We’re relying on thoughtful comments from the community to help expectant parents narrow down their name decisions. Thank you in advance for sharing your insight!
We have a son named Charlie, NOT Charles.
Our second son (and last baby) will be here in May, and we’re not sure about names.
I like James, but my husband wants to call him Jamie. I think Jamie and Charlie are too cutesy together, and I grew up with a girl Jamie who kind of ruins the name for me. Plus, I like that we don’t have to explain what to call Charlie, so I want another name that isn’t shortened.
Kai was also on my list for Charlie, but my husband thinks it’s a little too different. And I’m not sure about it with our last name.
My husband suggested Ryan, but we know a lot of adult Ryans, including a colleague on my team, so I think it’s out.
And then my dad suggested Parker, which I loved immediately. Except it was a joke, because Charlie Parker, the jazz musician.
Our sons’ last name is hyphenated and sounds like Howl-Berk or Halberk, if you say it fast.
We keep looking at lists, but nothing sounds like our son’s name. Help!
Please read on for my response and leave your thoughtful suggestions in the comments.
Congratulations on your second son!
I hear a few factors here.
First, your style is a little more casual-cool. It sounds like your husband prefers more classic, or at least traditional, choices. That makes Charlie a great compromise.
But happily, it’s not only compromise possibility!
It also sounds like your husband prefers names that he recognizes. It’s tough to wrap our heads around what kids are really being named now, not until we have a couple years’ worth of school assemblies and soccer team rosters to draw from. Because Kai is, of course, a fast-rising Top 100 favorite. While Ryan? It’s definitely in dad-name territory, though plenty of babies are still given the name.
The other hurdle might be your surname. Sounds-like-Halberk means you probably want to avoid names ending with a, because they’ll run into the beginning. But anything with a strong B/R/K might conflict with the last syllable. So … not insurmountable, but I did find myself saying “Arlo Halberk? Hmmm … no.”
That means we’re looking for a casual-cool name with enough history to satisfy you both, and a sound that balances well with sounds-like-Halberk.
A BROTHER FOR CHARLIE
If you like Parker, I wonder if other ends-with-R names would appeal? Asher has Hebrew roots and means happy. While it’s relatively new to the US Top 100, it has plenty of history. Plus, Ash names – from Ashley to Ashton to just Ash – have been around.

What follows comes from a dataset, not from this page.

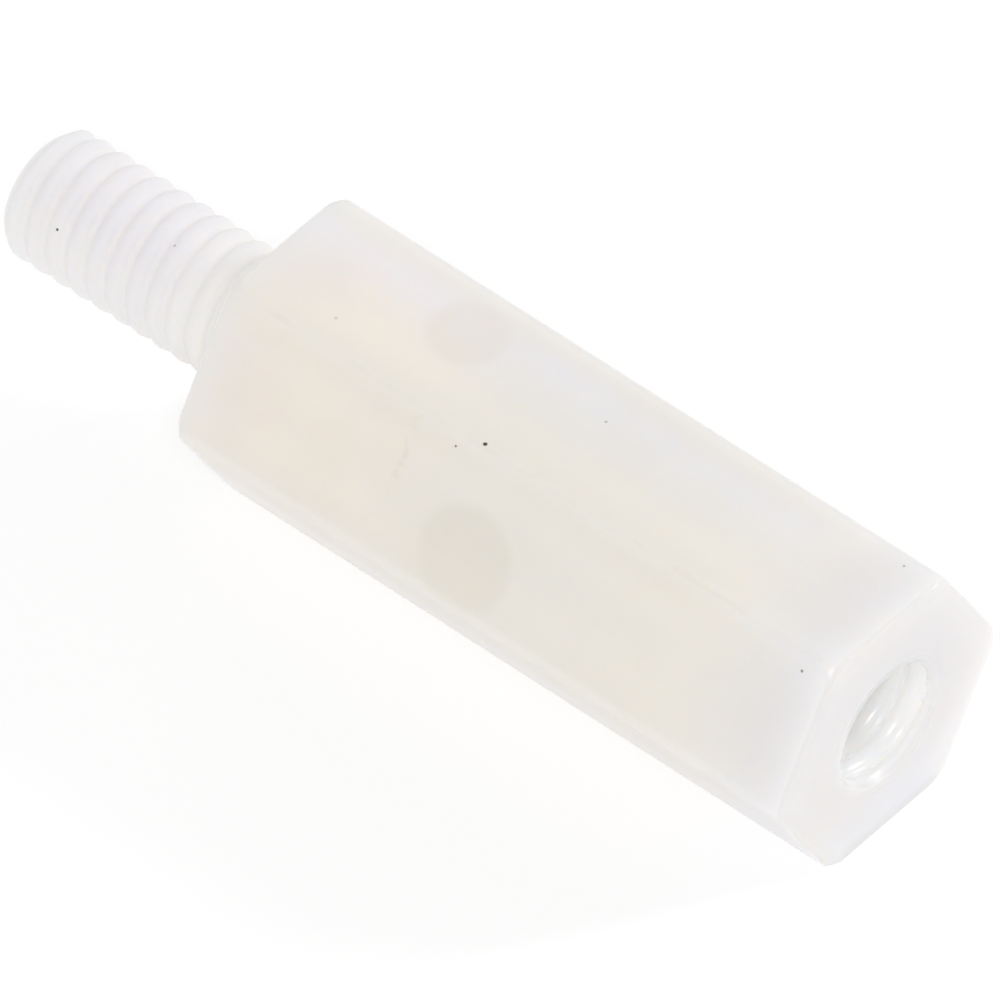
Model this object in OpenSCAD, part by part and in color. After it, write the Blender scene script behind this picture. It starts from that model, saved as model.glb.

I’d call Emmett homespun. It’s a capable name, at home on a hiking trail or a college lecture hall. And I like the way the -ett ending pairs with sounds-like-Halberk.
As with Asher, Finn’s history traces back over centuries and then some. It has the same casual, breezy vibe as Kai. But all of that history might make it feel a little more familiar to your husband.
Sticking with single-syllable names, it’s hard to argue that Luke is anything but traditional. The repeating hard K sound is noticeable, but Luke is such a classic choice that it’s easy to overlook.
The first name that came to mind! Short like Kai, with a casual-cool energy that matches Charlie.
Maybe it’s Charlie Parker that put Miles Davis in my head, but why not Miles? It’s conventional but particularly stylish right now.
Ryan and Kai share a vowel sound. Add in a dollop of Parker and you’ll have Ryder. I’m guessing Ryder might be a little new for your husband, but it’s an established surname. (Think of golf’s Ryder Cup.) And it’s been used pretty regularly since the early 2000s.
If your firstborn is Charlie-not-Charles, could his brother be Theo-not-Theodore? Plenty traditional, but also very in step with twenty-first century naming.
CHARLIE’S BROTHER SHOULD BE …
Overall, my favorites are Max and Theo. I think they’re hitting the same notes as Charlie.
But I threw in some dark horse possibilities, too, because I can easily imagine Charlie’s brother answering to Ryder or Emmett or Finn.
We tend to try to duplicate the style of our firstborn’s name. But sometimes a new child is a chance to start fresh.